When I began working on my Civil War quilt series three years ago, I took over the dining room, but that wasn’t enough. I realized I needed more space—a cutting table and ironing station, a permanent space for my new sewing machine, and, most importantly, good lighting. It was time to get serious about my art needs. I had been making-do long enough. I was a professional and deserved a professional studio. I moved my studio down to the basement, a place I said I’d never work in because there were no windows. Necessity overcame that objection.
If I had just one focus and one art medium, I might have been able to confine my work to a contained space, but I do not, which brings me to my current situation—a studio in flux. I’m revamping and taking over 75% of the basement in order to create the new work that I’ve been envisioning for the last few months.
Due to years of my make-do mentality, my studio space and needs have grown piecemeal and helter-skelter over the nine years we’ve been in this house. There was never a plan. I was so busy creating, teaching, and writing how-to books that I just plopped everything anywhere. I knew where everything was, but it was a mess. Not only has the time come for more space and a better setup for working on the new directions and ideas I’ve been exploring, but I also need to bring order to the mess. (Of course, I decided to do this at the same time I was scheduled for carpal tunnel surgery, so the process has been slow going, but it’s going!)
An ordered space provides benefits like reduced stress and anxiety, improved focus and productivity, enhanced sense of control, better decision-making, increased creativity, and a more positive overall mood. Clutter and disorganization can be mentally taxing and hinder efficient functioning in daily life.
(Google AI)
Organizing my creative space is the art I am practicing right now. I am also taking a couple of online classes that are out of my comfort zone. In order to create new work, I need to get uncomfortable and explore different methods and materials and new ways of thinking, envisioning, and creating. The process of creating order requires a period of disorder. The goal has never been to have the perfect studio, just the space for a working studio that worked for me. Over the years, I’ve grown as an artist and outgrown many studios. This next one may or may not be the last one, but it’s the right fit for now.
Quotes of the Week
In all chaos there is a cosmos, in all disorder a secret order.
Carl Jung
Chaos does not mean total disorder. Chaos means a multiplicity of possibilities.
Jok Church
People are always looking for the single magic bullet that will completely change everything. There is no single magic bullet. Progress is about bridging the gap between what we observe and what we can imagine — one careful step at a time.
Temple Grandin
I lived in a caravan (trailer) for a few years and also used my bed as a workspace too, but now for the 1st time in my life (I'm 75), I have my own workshop - I hesitate to call it a studio as that makes me think of clear walls with displays of things on them, somewhere more tidy, whereas my workshop has floor to ceiling shelving around most of it, and my big table. It's fantastic!
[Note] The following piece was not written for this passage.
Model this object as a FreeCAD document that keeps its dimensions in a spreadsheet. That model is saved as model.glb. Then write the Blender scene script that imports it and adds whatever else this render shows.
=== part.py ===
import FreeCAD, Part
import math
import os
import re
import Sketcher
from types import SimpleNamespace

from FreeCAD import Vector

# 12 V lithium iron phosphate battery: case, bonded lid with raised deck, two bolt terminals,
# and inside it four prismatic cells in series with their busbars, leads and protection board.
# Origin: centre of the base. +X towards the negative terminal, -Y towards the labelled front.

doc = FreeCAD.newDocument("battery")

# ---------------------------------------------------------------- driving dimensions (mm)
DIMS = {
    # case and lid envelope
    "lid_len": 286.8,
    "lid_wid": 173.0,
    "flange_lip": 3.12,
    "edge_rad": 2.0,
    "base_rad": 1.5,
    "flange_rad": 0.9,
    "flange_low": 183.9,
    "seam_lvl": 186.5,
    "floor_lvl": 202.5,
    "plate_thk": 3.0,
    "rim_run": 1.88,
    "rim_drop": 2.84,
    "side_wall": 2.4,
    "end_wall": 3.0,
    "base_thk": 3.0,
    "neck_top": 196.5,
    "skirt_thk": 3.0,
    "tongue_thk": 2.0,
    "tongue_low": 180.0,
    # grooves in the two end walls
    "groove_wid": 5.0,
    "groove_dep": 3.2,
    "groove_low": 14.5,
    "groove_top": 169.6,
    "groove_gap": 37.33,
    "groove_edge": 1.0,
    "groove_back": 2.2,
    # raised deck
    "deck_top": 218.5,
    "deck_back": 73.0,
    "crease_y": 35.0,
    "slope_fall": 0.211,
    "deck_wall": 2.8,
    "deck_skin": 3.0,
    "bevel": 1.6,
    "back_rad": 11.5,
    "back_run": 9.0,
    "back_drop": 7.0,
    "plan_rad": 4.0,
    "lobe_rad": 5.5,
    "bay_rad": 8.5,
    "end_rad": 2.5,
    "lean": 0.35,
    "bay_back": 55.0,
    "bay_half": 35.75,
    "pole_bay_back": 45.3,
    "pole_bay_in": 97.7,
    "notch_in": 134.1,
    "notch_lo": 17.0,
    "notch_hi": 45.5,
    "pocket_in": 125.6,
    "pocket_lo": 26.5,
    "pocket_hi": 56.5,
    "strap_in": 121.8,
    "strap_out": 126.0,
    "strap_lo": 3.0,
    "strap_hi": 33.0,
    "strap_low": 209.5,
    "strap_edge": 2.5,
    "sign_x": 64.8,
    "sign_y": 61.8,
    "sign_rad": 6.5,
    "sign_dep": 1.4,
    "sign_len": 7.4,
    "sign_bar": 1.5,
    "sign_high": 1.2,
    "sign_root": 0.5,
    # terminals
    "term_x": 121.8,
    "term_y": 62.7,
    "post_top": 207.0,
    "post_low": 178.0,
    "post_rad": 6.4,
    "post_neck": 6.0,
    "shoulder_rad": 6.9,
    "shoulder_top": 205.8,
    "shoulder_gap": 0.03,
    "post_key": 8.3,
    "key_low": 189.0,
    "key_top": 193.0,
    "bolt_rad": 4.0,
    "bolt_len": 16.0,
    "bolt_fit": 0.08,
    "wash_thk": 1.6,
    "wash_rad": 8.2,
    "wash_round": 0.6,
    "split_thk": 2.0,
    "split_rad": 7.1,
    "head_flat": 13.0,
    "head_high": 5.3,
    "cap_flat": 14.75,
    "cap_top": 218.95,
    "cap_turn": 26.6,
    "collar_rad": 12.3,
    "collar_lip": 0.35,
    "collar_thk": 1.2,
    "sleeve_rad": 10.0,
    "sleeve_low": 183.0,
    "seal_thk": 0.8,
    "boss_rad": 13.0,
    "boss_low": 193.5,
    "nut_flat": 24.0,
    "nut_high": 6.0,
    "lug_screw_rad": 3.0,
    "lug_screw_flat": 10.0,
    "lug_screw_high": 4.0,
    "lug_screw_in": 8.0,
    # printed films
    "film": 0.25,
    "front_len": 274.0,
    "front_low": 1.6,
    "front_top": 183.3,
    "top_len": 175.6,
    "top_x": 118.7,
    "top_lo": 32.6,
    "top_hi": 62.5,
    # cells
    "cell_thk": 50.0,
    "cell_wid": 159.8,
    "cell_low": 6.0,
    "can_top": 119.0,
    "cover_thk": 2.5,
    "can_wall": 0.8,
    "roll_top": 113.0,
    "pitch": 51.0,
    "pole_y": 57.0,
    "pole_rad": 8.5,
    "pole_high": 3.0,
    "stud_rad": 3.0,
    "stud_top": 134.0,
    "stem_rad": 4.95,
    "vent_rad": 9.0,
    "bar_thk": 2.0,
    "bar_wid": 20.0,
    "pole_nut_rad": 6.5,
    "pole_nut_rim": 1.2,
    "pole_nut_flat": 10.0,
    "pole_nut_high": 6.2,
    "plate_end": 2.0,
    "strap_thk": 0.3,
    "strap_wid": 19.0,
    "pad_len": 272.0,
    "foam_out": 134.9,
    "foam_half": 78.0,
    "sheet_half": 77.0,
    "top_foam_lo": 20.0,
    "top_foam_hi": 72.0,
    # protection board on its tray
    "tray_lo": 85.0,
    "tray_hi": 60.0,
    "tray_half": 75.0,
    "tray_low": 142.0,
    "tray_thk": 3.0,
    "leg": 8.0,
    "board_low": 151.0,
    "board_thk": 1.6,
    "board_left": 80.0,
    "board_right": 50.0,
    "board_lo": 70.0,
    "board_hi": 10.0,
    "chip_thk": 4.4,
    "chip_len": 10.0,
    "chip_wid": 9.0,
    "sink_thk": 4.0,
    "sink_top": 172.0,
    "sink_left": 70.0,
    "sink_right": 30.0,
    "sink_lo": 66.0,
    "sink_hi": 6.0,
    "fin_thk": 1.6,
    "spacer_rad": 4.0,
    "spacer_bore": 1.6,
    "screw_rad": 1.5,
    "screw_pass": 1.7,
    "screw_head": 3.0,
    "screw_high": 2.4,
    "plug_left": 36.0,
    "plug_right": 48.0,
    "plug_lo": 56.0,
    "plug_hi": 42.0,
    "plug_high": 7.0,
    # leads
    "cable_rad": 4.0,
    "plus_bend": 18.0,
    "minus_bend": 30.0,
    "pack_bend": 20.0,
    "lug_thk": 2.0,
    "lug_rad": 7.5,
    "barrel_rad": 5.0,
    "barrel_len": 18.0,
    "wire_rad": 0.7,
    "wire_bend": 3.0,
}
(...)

Still to get my things sorted as they had to be brought there quickly. I do have far too much "stuff" - though don't want to get rid of any of it! - and am so happy with my space! No more clearing off the table because it's needed for something else, everything in one place, can't wait to get it all sorted out, I already love being in it.
I love this story! Mine is messy too and is always in flux. We live part of the year in AZ and that one is much more organized, but still encompasses all parts of the tiny house. We’re buying a bigger house there so the studio will continue to be “adjustable”. You find so much good stuff when you reorganize!